Director of institutional diversity and inclusion Andrew Duffield wrote in an email that TCC has designated facilities to be used one at a time by a person of any gender.

“However, under no circumstances may a student be required to use separate facilities because they are transgender or gender-nonconforming,” he wrote.

Although TCC does not currently have any policies regarding restrooms, locker rooms or changing facilities, Duffield wrote, students still have access to restrooms that correlate with their gender identity.

“Students, including nonbinary students, should determine which facilities are consistent with their gender identity,” he wrote. “Any student who is uncomfortable using a shared gender-segregated facility, regardless of the reason, shall, upon the student’s request, be provided with a safe and non-stigmatizing alternative.”

Tausch said the bill leaves him angry and anxious. He said in high school he was scared of going to the restroom.

“I would call out sick if I had to go to the bathroom because it wasn’t worth the stress and the risks that came along with it,” he said. “I know from personal experience that if you are trans, you already have so much mental anguish on a day-to-day basis that having people outwardly tell you ‘You can’t do that’ makes it worse because you’re already fighting an internal battle with yourself.”

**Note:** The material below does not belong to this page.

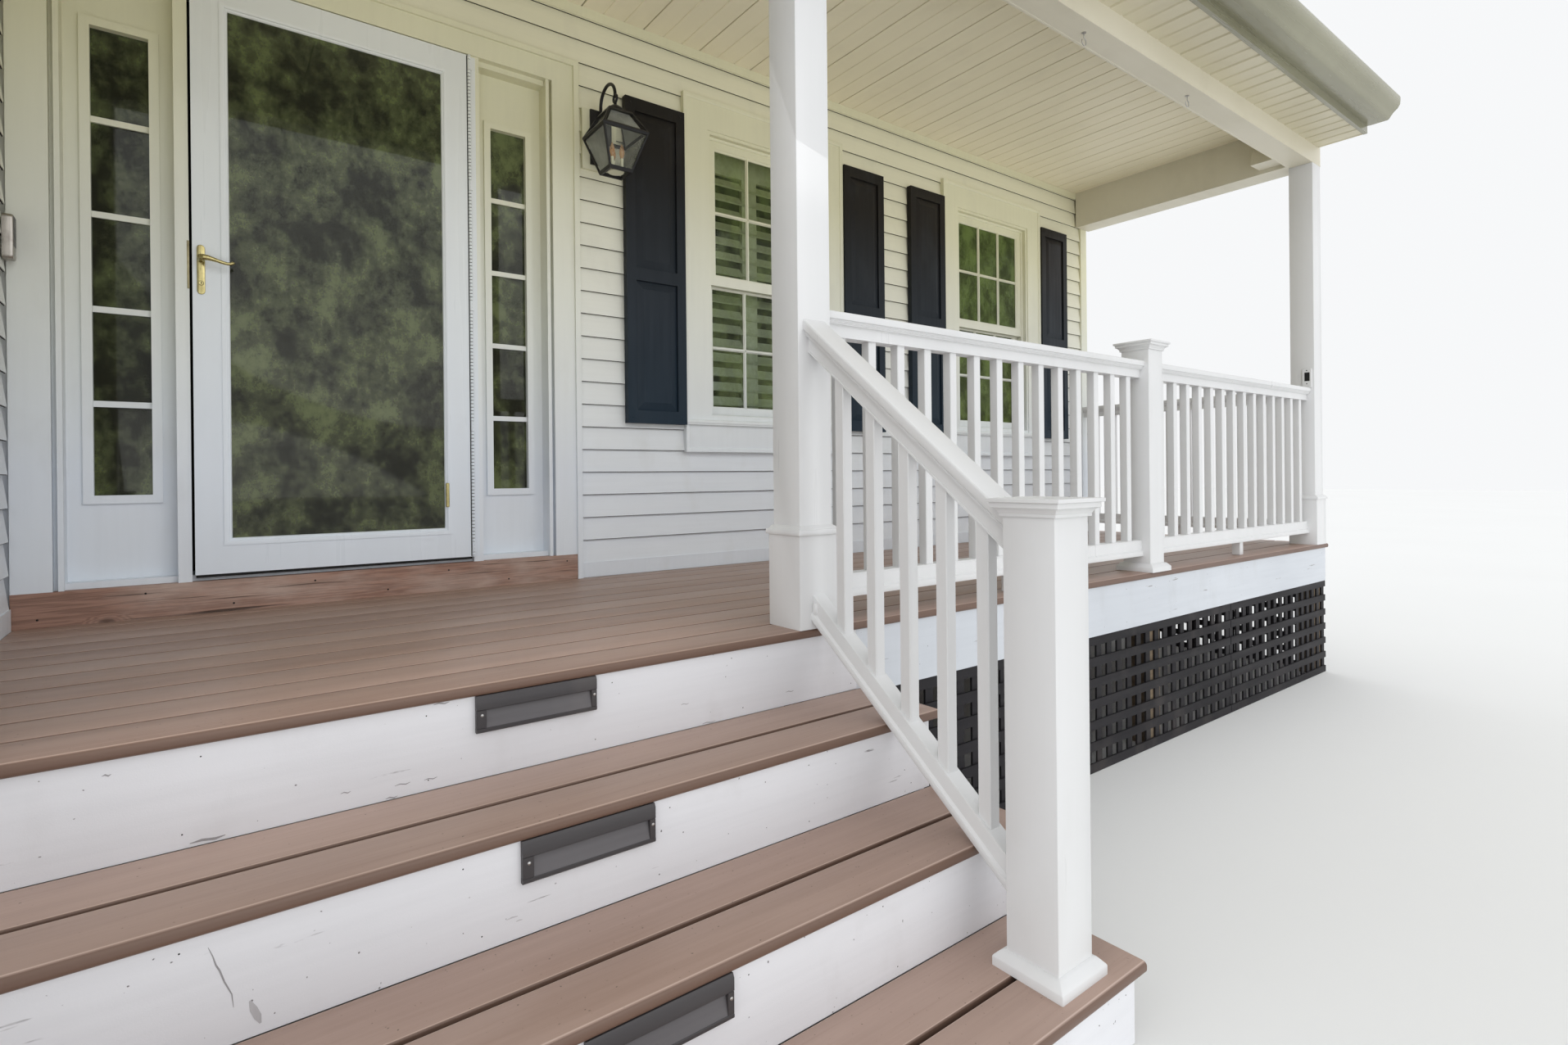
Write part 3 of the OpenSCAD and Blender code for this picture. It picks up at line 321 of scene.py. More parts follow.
# painted: base paint, slow cloudy tone, brushed grain, chips on worn paint, patches of grime, uneven gloss,
# and where asked a painted warm bounce light that grows with height
def painted(name, look):
    material, tree, shader, coords = freshMaterial(name, look["colour"], look["rough"],
                                                   look.get("shine", 0.4))
    cloud = noise(tree, coords, 1.3, detail=2)
    grain = noise(tree, coords, look["grainScale"], look["grain"], detail=4)
    grime = spread(tree, noise(tree, coords, 5.0, (1, 1, 0.5), detail=6, shift=(3, 1, 2)), 0.56, 0.78)
    fine = noise(tree, coords, 420.0, detail=2)
    tone = mixed(tree, spread(tree, cloud, 0.35, 0.68), look["colour"], look["second"])
    tone = mixed(tree, spread(tree, grain, 0.42, 0.75, 0, look["streak"]), tone,
                 darker(look["colour"], 0.72))
    # painted bounce light: the colour is multiplied towards this tint from 1.25 m to 2.75 m up, for the warm
    # light under the porch roof
    if look.get("paintedBounceTint"):
        height = node(tree, "SeparateXYZ", {"Vector": coords}).outputs[2]
        tone = mixed(tree, spread(tree, height, 1.25, 2.75, 0, 1), tone, look["paintedBounceTint"], "MULTIPLY")
    if look.get("chips"):
        chip = noise(tree, coords, 30.0, (0.22, 1, 1), detail=5, shift=(1.7, 0, 5))
        line = spread(tree, noise(tree, coords, 75.0, (0.08, 1, 1), detail=2, shift=(4, 0, 1)), 0.66, 0.69)
        chip = figure(tree, "MULTIPLY", spread(tree, chip, 0.60, 0.66), line)
        speck = spread(tree, noise(tree, coords, 95.0, detail=1, shift=(2, 6, 3)), 0.775, 0.80)
        tone = mixed(tree, figure(tree, "MAXIMUM", chip, speck), tone, look["chips"])
    tone = mixed(tree, figure(tree, "MULTIPLY", grime, look["grime"]), tone, look["dirt"])
    connect(tree, shader, colour=tone,
            rough=spread(tree, grain, 0.3, 0.7, look["rough"] - 0.07, look["rough"] + 0.08))
    height = figure(tree, "ADD", figure(tree, "MULTIPLY", grain, 0.7), figure(tree, "MULTIPLY", fine, 0.3))
    raised(tree, shader, height, look["bump"], 0.0012)
    return material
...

To this day, Tausch said he will not go to any bathroom unless it is unisex. He has friends on other campuses and schools who struggle with not knowing where they can and cannot go and where it is safe.

One of the main things they worry about is judgment, Tausch said.

“Will I be judged if I walk into this restroom looking how I look? Will somebody say something? What if they do something? Is it safe?” he said. “Sometimes you walk in there and it is fine, and then there are other times where people stare at you, and you know but you can’t do anything about it. We are all just there to pee, but there’s that mind game that goes on.”

With Trump as president, Tausch said one of his biggest concerns was the public thinking that being transphobic and homophobic is OK. Tausch recalled an incident where he feared for his life when someone tried to run him off the road for having a trans flag sticker on the back of his car.

Tausch said he had to park. The other driver “rolled down the window, and called me ‘tranny fag’ and then drove away and flipped me off,” he said. “That really scared me because they had followed me through my neighborhood for, like, 20 minutes. I took that down because I got really scared by that.”

Paula Ellis, vice president of Transcendence, a support organization for the transgender community, said with Trump now in office, there is a concern among many trans people considering Vice President Mike Pence signed a statewide anti-LGBT law while governor of Indiana.

“The most recent appointee that Trump named for the Office of Civil Rights into health and human services is a well-known and rabidly anti-LGBT person with ties to major LGBT organizations,” she said.

Tausch’s advice to those struggling with being transgender is to surround themselves with good friends and good groups of people.

Even all that he has gone through being trans and with all the hate surrounding the trans community, Tausch said he would still rather be out.

“I would rather die with who I am than live as someone I am not,” he said.